◆ **STATED TASK**: Keep to the lines between the one holding "points = centred(to_surface(directions))" and the one holding "imported = [obj", inclusive, and write them out exactly.

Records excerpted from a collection
════════

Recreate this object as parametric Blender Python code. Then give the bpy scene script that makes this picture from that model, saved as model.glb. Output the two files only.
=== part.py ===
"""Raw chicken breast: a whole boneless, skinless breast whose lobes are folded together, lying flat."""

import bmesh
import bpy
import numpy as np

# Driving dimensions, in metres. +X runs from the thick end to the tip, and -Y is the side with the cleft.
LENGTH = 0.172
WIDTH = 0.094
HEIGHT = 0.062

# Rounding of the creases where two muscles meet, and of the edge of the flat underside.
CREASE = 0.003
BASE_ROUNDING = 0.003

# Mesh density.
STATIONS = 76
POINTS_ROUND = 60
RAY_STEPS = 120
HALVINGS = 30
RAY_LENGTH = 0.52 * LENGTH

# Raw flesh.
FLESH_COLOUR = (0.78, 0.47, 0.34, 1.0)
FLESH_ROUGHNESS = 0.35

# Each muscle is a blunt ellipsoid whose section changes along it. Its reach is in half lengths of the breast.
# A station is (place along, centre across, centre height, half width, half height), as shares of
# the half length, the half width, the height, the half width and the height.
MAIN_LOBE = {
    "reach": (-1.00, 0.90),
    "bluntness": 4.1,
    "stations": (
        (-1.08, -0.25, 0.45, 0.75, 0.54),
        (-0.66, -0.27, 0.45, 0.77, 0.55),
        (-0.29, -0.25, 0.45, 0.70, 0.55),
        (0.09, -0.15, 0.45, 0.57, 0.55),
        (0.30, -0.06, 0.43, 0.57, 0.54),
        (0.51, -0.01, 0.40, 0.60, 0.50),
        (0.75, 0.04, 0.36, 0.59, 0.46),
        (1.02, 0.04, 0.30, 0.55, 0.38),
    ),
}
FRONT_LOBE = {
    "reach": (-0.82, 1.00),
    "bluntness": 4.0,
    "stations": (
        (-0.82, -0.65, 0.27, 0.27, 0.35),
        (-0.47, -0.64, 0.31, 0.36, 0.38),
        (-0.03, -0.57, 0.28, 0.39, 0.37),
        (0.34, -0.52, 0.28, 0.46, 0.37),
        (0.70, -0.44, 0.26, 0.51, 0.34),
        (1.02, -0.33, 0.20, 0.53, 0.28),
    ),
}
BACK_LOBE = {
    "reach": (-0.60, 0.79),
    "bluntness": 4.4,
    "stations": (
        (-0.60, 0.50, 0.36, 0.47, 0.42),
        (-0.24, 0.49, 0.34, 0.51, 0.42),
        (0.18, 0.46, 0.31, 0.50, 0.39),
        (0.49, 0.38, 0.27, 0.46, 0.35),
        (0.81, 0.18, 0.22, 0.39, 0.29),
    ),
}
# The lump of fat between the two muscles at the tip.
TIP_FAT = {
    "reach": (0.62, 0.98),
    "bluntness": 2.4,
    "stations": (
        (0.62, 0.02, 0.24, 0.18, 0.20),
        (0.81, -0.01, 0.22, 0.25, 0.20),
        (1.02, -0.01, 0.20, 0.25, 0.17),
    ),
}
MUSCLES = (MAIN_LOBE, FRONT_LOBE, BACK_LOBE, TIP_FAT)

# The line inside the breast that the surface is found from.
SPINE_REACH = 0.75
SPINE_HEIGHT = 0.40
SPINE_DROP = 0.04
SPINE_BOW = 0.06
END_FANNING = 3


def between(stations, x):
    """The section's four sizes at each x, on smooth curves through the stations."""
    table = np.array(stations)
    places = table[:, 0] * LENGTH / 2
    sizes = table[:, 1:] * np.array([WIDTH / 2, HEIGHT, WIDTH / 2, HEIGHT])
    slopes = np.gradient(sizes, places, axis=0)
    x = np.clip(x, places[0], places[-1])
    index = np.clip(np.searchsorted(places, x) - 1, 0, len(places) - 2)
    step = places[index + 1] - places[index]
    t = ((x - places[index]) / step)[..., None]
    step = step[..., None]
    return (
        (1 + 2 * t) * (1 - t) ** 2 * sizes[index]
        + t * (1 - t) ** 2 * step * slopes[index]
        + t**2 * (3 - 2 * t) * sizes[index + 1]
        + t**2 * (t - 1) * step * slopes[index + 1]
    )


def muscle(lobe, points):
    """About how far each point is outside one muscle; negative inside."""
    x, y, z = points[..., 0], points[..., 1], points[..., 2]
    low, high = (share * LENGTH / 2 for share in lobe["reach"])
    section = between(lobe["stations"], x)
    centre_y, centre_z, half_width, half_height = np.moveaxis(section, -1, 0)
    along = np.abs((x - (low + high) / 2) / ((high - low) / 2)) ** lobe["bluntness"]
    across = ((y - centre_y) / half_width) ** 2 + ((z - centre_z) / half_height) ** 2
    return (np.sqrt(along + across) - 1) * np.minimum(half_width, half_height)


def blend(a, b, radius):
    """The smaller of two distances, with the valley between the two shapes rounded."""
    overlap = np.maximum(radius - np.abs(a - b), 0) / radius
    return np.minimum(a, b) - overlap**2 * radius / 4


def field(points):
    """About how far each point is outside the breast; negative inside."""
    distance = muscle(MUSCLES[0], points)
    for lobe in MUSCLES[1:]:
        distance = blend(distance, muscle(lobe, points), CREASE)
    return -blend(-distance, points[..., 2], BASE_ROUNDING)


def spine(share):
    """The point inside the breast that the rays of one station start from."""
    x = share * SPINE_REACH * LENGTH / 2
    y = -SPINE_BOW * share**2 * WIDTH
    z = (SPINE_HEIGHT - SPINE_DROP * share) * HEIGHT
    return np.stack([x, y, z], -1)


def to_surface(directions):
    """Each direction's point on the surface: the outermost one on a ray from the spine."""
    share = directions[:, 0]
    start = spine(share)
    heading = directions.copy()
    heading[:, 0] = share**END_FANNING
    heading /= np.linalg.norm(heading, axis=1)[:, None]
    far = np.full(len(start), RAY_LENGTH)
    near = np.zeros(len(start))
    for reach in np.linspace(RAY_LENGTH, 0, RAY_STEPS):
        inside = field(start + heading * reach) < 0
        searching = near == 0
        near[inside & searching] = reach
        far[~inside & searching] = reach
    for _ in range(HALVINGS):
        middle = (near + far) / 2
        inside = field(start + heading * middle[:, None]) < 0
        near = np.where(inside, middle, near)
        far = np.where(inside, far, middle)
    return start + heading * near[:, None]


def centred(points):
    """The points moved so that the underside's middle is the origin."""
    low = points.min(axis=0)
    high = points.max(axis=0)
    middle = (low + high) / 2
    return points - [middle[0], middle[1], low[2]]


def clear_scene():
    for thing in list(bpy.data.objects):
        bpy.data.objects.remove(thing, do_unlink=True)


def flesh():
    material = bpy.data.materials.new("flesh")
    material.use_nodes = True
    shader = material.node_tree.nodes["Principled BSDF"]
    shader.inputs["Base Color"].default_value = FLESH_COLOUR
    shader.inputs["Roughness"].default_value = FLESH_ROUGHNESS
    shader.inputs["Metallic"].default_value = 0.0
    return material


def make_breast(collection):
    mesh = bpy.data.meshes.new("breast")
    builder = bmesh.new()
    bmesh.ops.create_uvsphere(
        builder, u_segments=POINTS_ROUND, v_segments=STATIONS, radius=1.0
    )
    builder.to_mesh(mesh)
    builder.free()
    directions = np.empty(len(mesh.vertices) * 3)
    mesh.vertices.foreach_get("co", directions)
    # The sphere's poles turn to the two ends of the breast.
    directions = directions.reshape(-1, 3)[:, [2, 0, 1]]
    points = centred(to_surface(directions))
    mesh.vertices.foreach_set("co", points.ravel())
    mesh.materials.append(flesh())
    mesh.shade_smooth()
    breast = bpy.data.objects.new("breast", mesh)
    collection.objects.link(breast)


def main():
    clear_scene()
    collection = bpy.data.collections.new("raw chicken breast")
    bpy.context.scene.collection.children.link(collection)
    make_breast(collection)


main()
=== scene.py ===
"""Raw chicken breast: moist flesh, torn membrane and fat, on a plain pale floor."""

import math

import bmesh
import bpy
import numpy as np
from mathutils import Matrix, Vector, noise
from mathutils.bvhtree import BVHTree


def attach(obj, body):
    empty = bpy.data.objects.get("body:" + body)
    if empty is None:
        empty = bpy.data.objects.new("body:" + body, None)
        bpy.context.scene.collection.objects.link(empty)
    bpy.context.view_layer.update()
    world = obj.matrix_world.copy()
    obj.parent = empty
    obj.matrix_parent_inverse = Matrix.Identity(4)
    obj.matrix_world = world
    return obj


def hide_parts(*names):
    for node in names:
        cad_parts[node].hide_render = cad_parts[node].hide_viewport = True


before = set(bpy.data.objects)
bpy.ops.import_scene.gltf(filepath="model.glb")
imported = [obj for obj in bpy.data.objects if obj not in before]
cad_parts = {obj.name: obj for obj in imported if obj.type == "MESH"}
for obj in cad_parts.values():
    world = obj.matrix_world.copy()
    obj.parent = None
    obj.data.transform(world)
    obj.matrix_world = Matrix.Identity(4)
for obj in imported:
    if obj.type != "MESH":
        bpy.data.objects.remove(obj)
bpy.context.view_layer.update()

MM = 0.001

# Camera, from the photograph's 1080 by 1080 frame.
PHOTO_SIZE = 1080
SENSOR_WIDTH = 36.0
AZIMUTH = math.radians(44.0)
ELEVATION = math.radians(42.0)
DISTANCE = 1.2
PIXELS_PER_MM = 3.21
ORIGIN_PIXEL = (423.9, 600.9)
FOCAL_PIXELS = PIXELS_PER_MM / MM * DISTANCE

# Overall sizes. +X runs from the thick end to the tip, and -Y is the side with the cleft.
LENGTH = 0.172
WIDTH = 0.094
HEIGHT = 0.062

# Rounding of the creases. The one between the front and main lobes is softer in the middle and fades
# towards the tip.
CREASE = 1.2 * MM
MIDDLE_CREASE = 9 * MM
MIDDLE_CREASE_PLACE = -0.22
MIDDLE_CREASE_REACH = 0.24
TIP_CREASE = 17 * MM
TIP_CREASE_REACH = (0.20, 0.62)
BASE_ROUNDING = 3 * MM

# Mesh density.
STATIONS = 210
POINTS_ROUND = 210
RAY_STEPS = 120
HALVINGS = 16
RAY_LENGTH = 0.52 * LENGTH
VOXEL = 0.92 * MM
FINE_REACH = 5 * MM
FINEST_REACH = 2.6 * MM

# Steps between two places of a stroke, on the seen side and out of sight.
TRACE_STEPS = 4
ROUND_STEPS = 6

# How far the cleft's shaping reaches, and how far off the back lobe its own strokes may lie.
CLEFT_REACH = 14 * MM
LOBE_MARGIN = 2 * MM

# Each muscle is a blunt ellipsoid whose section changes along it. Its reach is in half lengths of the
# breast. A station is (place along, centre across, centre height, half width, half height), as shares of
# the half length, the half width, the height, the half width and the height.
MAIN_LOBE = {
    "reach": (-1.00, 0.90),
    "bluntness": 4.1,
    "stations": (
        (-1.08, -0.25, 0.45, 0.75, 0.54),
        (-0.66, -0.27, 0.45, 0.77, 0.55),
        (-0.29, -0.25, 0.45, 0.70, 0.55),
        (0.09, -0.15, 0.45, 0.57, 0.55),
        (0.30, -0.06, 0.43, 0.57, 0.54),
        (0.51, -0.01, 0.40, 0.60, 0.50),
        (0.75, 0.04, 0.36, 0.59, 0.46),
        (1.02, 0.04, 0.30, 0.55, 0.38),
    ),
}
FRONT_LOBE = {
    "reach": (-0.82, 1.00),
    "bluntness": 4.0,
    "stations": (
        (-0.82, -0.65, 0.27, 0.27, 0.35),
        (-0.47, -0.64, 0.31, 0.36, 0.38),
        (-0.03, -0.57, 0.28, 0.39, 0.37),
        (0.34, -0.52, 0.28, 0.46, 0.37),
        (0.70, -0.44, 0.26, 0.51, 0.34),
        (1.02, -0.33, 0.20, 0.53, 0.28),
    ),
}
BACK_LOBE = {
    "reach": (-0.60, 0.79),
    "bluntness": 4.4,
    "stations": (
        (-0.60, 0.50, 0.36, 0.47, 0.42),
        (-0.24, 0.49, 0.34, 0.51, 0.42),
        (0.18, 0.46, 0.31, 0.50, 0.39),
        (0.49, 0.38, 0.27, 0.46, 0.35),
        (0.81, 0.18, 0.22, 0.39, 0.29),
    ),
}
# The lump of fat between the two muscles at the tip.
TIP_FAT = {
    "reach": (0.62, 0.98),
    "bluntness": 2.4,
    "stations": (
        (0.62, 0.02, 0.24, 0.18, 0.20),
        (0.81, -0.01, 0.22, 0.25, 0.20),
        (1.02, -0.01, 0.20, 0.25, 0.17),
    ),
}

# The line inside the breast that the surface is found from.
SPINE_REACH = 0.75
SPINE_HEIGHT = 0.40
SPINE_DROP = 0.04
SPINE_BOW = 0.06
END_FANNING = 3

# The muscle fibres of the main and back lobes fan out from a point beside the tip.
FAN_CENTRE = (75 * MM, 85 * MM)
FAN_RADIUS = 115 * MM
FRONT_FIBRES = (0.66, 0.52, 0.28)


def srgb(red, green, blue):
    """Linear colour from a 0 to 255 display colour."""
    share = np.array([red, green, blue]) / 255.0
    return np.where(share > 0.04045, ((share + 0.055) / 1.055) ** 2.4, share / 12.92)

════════

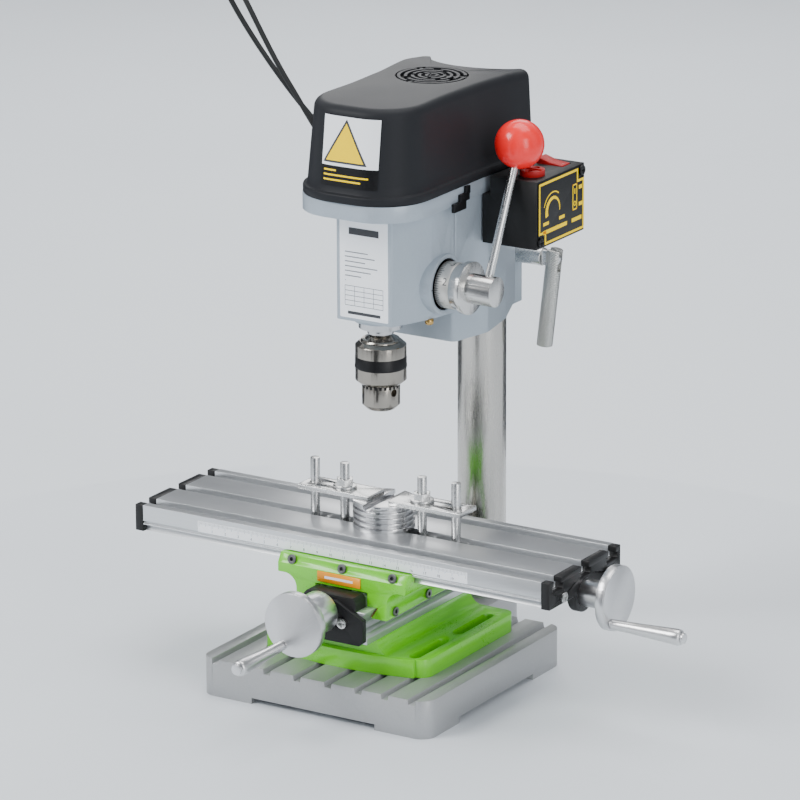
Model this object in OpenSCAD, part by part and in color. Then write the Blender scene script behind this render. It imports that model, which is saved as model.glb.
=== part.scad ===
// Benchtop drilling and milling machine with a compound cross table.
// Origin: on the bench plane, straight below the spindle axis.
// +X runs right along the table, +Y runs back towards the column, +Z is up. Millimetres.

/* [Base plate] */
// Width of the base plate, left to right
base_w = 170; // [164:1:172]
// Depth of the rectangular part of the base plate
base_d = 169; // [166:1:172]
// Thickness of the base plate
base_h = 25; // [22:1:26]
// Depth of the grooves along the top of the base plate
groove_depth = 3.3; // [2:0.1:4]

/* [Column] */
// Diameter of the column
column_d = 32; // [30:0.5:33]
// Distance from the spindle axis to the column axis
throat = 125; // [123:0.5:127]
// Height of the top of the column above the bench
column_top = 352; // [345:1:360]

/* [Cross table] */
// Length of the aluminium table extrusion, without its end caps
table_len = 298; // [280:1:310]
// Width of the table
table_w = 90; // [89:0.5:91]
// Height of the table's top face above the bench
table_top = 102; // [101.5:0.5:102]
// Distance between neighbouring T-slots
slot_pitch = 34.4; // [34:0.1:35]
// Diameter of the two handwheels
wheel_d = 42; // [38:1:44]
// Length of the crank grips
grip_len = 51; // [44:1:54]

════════

◆ **TASK SOLUTION**:
    points = centred(to_surface(directions))
    mesh.vertices.foreach_set("co", points.ravel())
    mesh.materials.append(flesh())
    mesh.shade_smooth()
    breast = bpy.data.objects.new("breast", mesh)
    collection.objects.link(breast)


def main():
    clear_scene()
    collection = bpy.data.collections.new("raw chicken breast")
    bpy.context.scene.collection.children.link(collection)
    make_breast(collection)


main()
=== scene.py ===
"""Raw chicken breast: moist flesh, torn membrane and fat, on a plain pale floor."""

import math

import bmesh
import bpy
import numpy as np
from mathutils import Matrix, Vector, noise
from mathutils.bvhtree import BVHTree


def attach(obj, body):
    empty = bpy.data.objects.get("body:" + body)
    if empty is None:
        empty = bpy.data.objects.new("body:" + body, None)
        bpy.context.scene.collection.objects.link(empty)
    bpy.context.view_layer.update()
    world = obj.matrix_world.copy()
    obj.parent = empty
    obj.matrix_parent_inverse = Matrix.Identity(4)
    obj.matrix_world = world
    return obj


def hide_parts(*names):
    for node in names:
        cad_parts[node].hide_render = cad_parts[node].hide_viewport = True


before = set(bpy.data.objects)
bpy.ops.import_scene.gltf(filepath="model.glb")
imported = [obj for obj in bpy.data.objects if obj not in before]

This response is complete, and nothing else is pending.